8. Example: Active vs Passive Reading in Real Life
Let’s take a simple paragraph: “Although social media has allowed people to stay connected during times of isolation, it has also contributed to increased anxiety and poor sleep habits among teenagers.”
A passive reader might:
Read it quickly and move on
Not notice the contrast being made
Forget the idea within minutes
An active reader would:
Notice that the sentence is showing both benefits and problems of social media
Understand that the tone is balanced but slightly critical
Predict that the author may talk about mental health issues further
Be able to explain: “The author is saying social media helps us connect, but also harms our mental health.”
This difference in approach is what improves your CLAT answers and saves time during the paper.
9. Build This as a Daily Habit
Reading actively should not be a once-in-a-while thing. It should become your daily habit. Every day, choose one article or passage and practice reading it with full focus. Even 30 minutes of quality reading daily can improve your comprehension drastically over time.
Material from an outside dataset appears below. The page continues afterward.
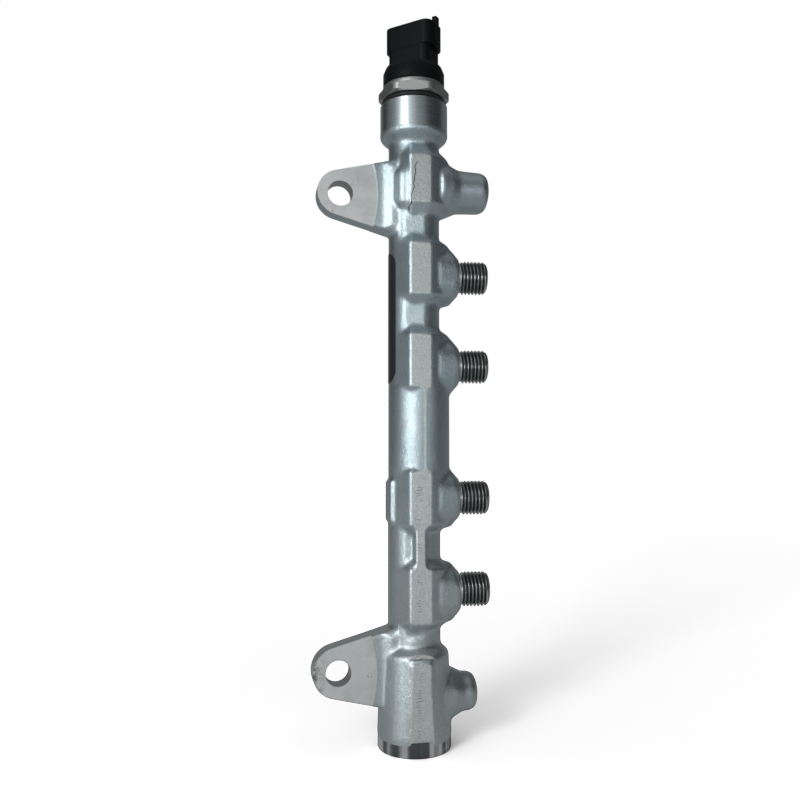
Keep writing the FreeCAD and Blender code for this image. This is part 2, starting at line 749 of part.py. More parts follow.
def trunk_skin():
    """The whole forging but its two lugs, turned and not yet drilled."""
    forged = [
        trunk_tube(),
        thick_run(),
        trim_rib(),
        marking_pad(),
        sensor_collar(),
        forged_bulge(UPPER_BULGE_Z, UPPER_BULGE_HEIGHT, UPPER_LAND_HEIGHT),
    ]
    forged += end_body()
    forged += upper_knobs()
    forged += upper_stub()
    forged += lower_stub()
    forged += [forged_bulge(height, BULGE_HEIGHT, LAND_HEIGHT) for height in BULGE_HEIGHTS]
    forged += along_nipples(nipple_base(), DOME_HEIGHTS)
    forged += along_nipples(nipple(), NIPPLE_HEIGHTS)
    return forged[0].multiFuse(forged[1:]).removeSplitter()


def rail_body(trunk):
    """The trunk with its main bore, its sensor port and the four line drillings."""
    cuts = [main_bore()] + along_nipples(line_drilling(), NIPPLE_HEIGHTS)
    return trunk.cut(cuts).removeSplitter()


def hexagon():
    """The spanner hexagon, with its corners turned off top and bottom."""
    corner = HEX_ACROSS_FLATS / 2 / math.cos(math.radians(30))
    points = [polar(0, corner, 60 * index) for index in range(7)]
    prism = Part.Face(Part.makePolygon(points)).extrude(V(0, 0, HEX_HEIGHT))
    chamfer_drop = math.tan(math.radians(HEX_CHAMFER_ANGLE))
    flat_r = HEX_ACROSS_FLATS / 2
    drop = (HEX_CORNER_R - flat_r) * chamfer_drop
    turning = turned_on_z([
        (0, 0),
        (flat_r, 0),
        (HEX_CORNER_R, drop),
        (HEX_CORNER_R, HEX_HEIGHT - drop),
        (flat_r, HEX_HEIGHT),
        (0, HEX_HEIGHT),
    ])
    return raised(turned_about_rail(prism.common(turning), HEX_TURN), HEX_BOTTOM)


def sensor_body():
    """The steel body of the sensor: bite edge, threaded stem, hexagon and crimped rim."""
    stem_r = PORT_THREAD_R - SENSOR_STEM_CLEARANCE
    nose_top = PORT_FLOOR + SENSOR_NOSE_LENGTH
    shoulder = RAIL_HEIGHT + SENSOR_SHOULDER_GAP
    stem = turned_on_z([
        (0, PORT_FLOOR),
        (SENSOR_NOSE_R, PORT_FLOOR),
        (stem_r, nose_top),
        (stem_r, shoulder),
        (SENSOR_SHOULDER_R, shoulder),
        (SENSOR_SHOULDER_R, HEX_BOTTOM),
        (RIM_R, HEX_BOTTOM),
        (RIM_R, RIM_TOP, RIM_LIP_THICKNESS),
        (0, RIM_TOP),
    ])
    lip_r = RIM_BORE_R - RIM_LIP_WIDTH
    inside = turned_on_z([
        (0, PORT_FLOOR - OVERRUN),
        (SENSOR_CHANNEL_R, PORT_FLOOR - OVERRUN),
        (SENSOR_CHANNEL_R, ROOM_FLOOR),
        (ROOM_R, ROOM_FLOOR),
        (ROOM_R, LEDGE_Z),
        (RIM_BORE_R, LEDGE_Z),
        (RIM_BORE_R, FLANGE_TOP),
        (lip_r, FLANGE_TOP),
        (lip_r, RIM_TOP + OVERRUN),
        (0, RIM_TOP + OVERRUN),
    ])
    return stem.fuse(hexagon()).cut(inside).removeSplitter()


def dust_seal():
    """The rubber ring between the hexagon and the collar."""
    return turned_on_z([
        (SENSOR_SHOULDER_R, RAIL_HEIGHT),
        (DUST_SEAL_R, RAIL_HEIGHT, DUST_SEAL_ROUND),
        (DUST_SEAL_R, HEX_BOTTOM, DUST_SEAL_ROUND),
        (SENSOR_SHOULDER_R, HEX_BOTTOM),
    ])


def pressure_cell():
    """The welded steel hat whose thin crown the fuel pressure bends."""
    hat = rod(CELL_R, ROOM_FLOOR, ROOM_FLOOR + CELL_HEIGHT)
    bore = rod(CELL_BORE_R, ROOM_FLOOR, ROOM_FLOOR + CELL_HEIGHT - CELL_DIAPHRAGM)
    return hat.cut(bore)


def circuit_board():
    """The round board that reads the cell, lying on the ledge in the body."""
    return rod(BOARD_R, LEDGE_Z, LEDGE_Z + BOARD_THICKNESS)


def housing_seal():
    """The square ring that seals between the plastic flange, the ledge and the rim's bore."""
    return ring(FLANGE_R - SEAL_SECTION, FLANGE_R, LEDGE_Z, LEDGE_Z + SEAL_SECTION)


def pin_blades(bottom, top):
    blades = []
    for index in (-1, 0, 1):
        blade = centred_block(PIN_WIDTH, PIN_THICKNESS, bottom, top)
        blade.translate(V(index * PIN_PITCH, 0, 0))
        blades.append(turned_about_rail(blade, HOUSING_TURN))
    return blades


def contact_pins():
    """Three flat contact blades, from the board up into the socket."""
    return Part.makeCompound(
        pin_blades(LEDGE_Z + BOARD_THICKNESS, HEADER_TOP - PIN_TIP_DEPTH)
    )


def housing_base():
    """The round part of the plug housing: flange under the crimped lip, and domed base above."""
    lip_r = RIM_BORE_R - RIM_LIP_WIDTH - FLANGE_CLEARANCE
    flange_bottom = LEDGE_Z + SEAL_SECTION + SEAL_CORNER_CLEARANCE
    return turned_on_z([
        (0, flange_bottom),
        (FLANGE_R, flange_bottom),
        (FLANGE_R, FLANGE_TOP),
        (lip_r, FLANGE_TOP),
        (lip_r, RIM_TOP),
        (HOUSING_BASE_R, RIM_TOP, HOUSING_BASE_EDGE),
        (HOUSING_BASE_R, BASE_TOP, HOUSING_BASE_ROUND),
        (0, BASE_TOP),
    ])


def latch_rib():
    """The rib on the narrow side that the plug's latch snaps over."""
    low = HEADER_Z + LATCH_RIB_START
    rib = Part.makeBox(
        LATCH_RIB_REACH + SOCKET_WALL,
        LATCH_RIB_WIDTH,
        HEADER_TOP + LATCH_RIB_RISE - low,
        V(HEADER_WIDTH / 2 - SOCKET_WALL, -LATCH_RIB_WIDTH / 2, low),
    )
    outer_x = HEADER_WIDTH / 2 + LATCH_RIB_REACH
    outer_edges = [
        edge for edge in rib.Edges
        if all(abs(vertex.X - outer_x) < 1e-6 for vertex in edge.Vertexes)
    ]
    return rib.makeChamfer(LATCH_RIB_EDGE, outer_edges)


def key_ribs():
    """Two low guide ribs on the back wide face of the header."""
    ribs = []
    for side in (-1, 1):
        rib = centred_block(
            KEY_RIB_WIDTH, HEADER_DEPTH + 2 * KEY_RIB_REACH, HEADER_Z, HEADER_TOP - KEY_RIB_INSET
        )
        rib.translate(V(side * HEADER_WIDTH / 4, 0, 0))
        front_half = Part.makeBox(
            HEADER_WIDTH, HEADER_DEPTH, HEADER_HEIGHT, V(-HEADER_WIDTH / 2, -HEADER_DEPTH, HEADER_Z)
        )
        ribs.append(rib.cut(front_half))
    return ribs


def connector_housing():
    """The moulded plug housing, with a keyed socket round the three blades."""
    neck = rounded_block(NECK_WIDTH, NECK_DEPTH, NECK_CORNER_R, BASE_TOP - OVERRUN, HEADER_Z)
    header = rounded_block(HEADER_WIDTH, HEADER_DEPTH, HEADER_CORNER_R, HEADER_Z, HEADER_TOP)
    upper = neck.multiFuse([header, latch_rib()] + key_ribs())
    socket = rounded_block(
        HEADER_WIDTH - 2 * SOCKET_WALL,
        HEADER_DEPTH - 2 * SOCKET_WALL,
        HEADER_CORNER_R - SOCKET_WALL,
        HEADER_TOP - SOCKET_DEPTH,
        HEADER_TOP + LATCH_RIB_RISE + OVERRUN,
    )
    upper = turned_about_rail(upper.cut(socket), HOUSING_TURN)
    blades = pin_blades(LEDGE_Z, HEADER_TOP)
    return housing_base().fuse(upper).cut(blades).removeSplitter()


def label_foil():
    """The foil label on the lug side of the trunk. It is left blank."""
    half_width = LABEL_WIDTH / 2
    half_length = LABEL_LENGTH / 2
    corners = [
        (-half_width, -half_length, LABEL_END_R),
        (half_width, -half_length, LABEL_END_R),
        (half_width, half_length, LABEL_END_R),
        (-half_width, half_length, LABEL_END_R),
    ]
    patch = Part.Face(outline(corners, flat_yz)).extrude(V(-2 * TUBE_R, 0, 0))
    low = -half_length - OVERRUN
    skin = rod(TUBE_R + LABEL_THICKNESS, low, -low).cut(rod(TUBE_R, low, -low))
    return raised(skin.common(patch), LABEL_Z)


def all_pieces():
    trunk = trunk_skin()
    return {
        "rail_body": rail_body(trunk),
        "lower_lug": mounting_lug(LOWER_LUG_Z, 1, LOWER_LUG_TIP_R, LOWER_LUG_EYE_RISE, trunk),
        "upper_lug": mounting_lug(UPPER_LUG_Z, -1, UPPER_LUG_TIP_R, UPPER_LUG_EYE_RISE, trunk),
        "label_foil": label_foil(),
        "sensor_body": sensor_body(),
        "dust_seal": dust_seal(),
        "pressure_cell": pressure_cell(),
        "circuit_board": circuit_board(),
        "housing_seal": housing_seal(),
        "contact_pins": contact_pins(),
        "connector_housing": connector_housing(),
    }


def main():
    os.makedirs("parts", exist_ok=True)
    for name, shape in all_pieces().items():
        shape.exportStep("parts/" + name + ".step")
        print(name, len(shape.Solids), "solid", round(shape.Volume, 1), "mm3", shape.isValid())


main()
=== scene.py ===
"""Looks of the forged diesel fuel rail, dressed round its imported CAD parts.

Blender's lengths are metres. Sizes here are named in millimetres and turned into metres by MM.
The rail stands on its closed end at the origin, with its lugs on -X and its line nipples on +X.
"""

import math

import bmesh
import bpy
import numpy as np
from mathutils import Matrix, Vector


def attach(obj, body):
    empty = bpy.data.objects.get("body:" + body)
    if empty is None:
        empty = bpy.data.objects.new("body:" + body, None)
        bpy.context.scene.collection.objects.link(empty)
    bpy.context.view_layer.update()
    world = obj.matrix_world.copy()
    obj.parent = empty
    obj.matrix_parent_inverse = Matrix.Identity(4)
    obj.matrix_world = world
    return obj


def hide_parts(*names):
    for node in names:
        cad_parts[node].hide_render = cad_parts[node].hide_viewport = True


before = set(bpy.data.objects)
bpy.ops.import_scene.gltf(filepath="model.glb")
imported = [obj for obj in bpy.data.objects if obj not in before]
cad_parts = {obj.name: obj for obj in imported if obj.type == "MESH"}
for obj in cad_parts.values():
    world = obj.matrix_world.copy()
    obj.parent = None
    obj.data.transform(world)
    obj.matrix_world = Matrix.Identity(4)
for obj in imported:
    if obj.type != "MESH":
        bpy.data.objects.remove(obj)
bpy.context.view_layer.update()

MM = 0.001

# Camera, solved from the photo
CAMERA_TURN = math.radians(-11.8)
CAMERA_DISTANCE = 345 * MM
CAMERA_SIDE = -5.85 * MM
CAMERA_HEIGHT = 122.2 * MM
CAMERA_PITCH = math.radians(3.26)
CAMERA_LENS = 37.125

# The dim room, and its soft patches of light: azimuth from the front, elevation and half width
# in degrees, and level
ROOM_LEVEL = 0.04
ROOM_GLOWS = (
    (-38, 2, 48, 0.85),
    (12, -10, 34, 1.35),
    (-85, 5, 42, 0.2),
    (120, 0, 42, 0.16),
    (178, 10, 45, 0.25),
    (-30, 80, 60, 0.35),
    (0, -60, 60, 0.3),
)

# Forging
FORGED_NODES = ("rail_body", "lower_lug", "upper_lug")
VOXEL = 0.5 * MM
SOFTEN_ROUNDS = 6
FILL_ROUNDS = 8
LAND_REACH = 12.75 * MM
END_LAND_REACH = 14.15 * MM
END_LAND_TOP = 38 * MM
LAND_HALF_WIDTH = 6 * MM
LAND_DEPTH_TOLERANCE = 0.04 * MM
COLLAR_FLARE_HEIGHT = 10 * MM
BORE_CLEAR_R = 9.3 * MM
BORE_FLOOR = 10 * MM
DRILLING_CLEAR_R = 4.4 * MM
DRILLING_START = 4 * MM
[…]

You can use editorials from The Hindu, Indian Express, or legal news sites. The idea is not to read more, but to read better. Don’t rush. Focus on understanding.
The better your reading skills become, the faster you’ll solve questions in the actual exam. And you’ll feel more confident while doing it.
Also checkout Mock Test strategy for CLAT
10. Final Words - Read Less, Understand More
In CLAT, time is limited and competition is high. You don’t get extra marks for reading fast or finishing early. You get marks only when you understand and answer correctly.
So instead of worrying about how many passages you’ve read today, focus on how deeply you understood what you read.
Active reading is not just a CLAT technique-it’s a success strategy. It helps you stay focused, calm, and clear-headed during the exam. And it prepares you for law school as well, where you’ll have to read complex judgments, legal arguments, and more.
So, the next time you sit with a newspaper or a mock passage-don’t just read. Think. Connect. Question. Understand.
That’s what active readers do. And that’s what CLAT rewards.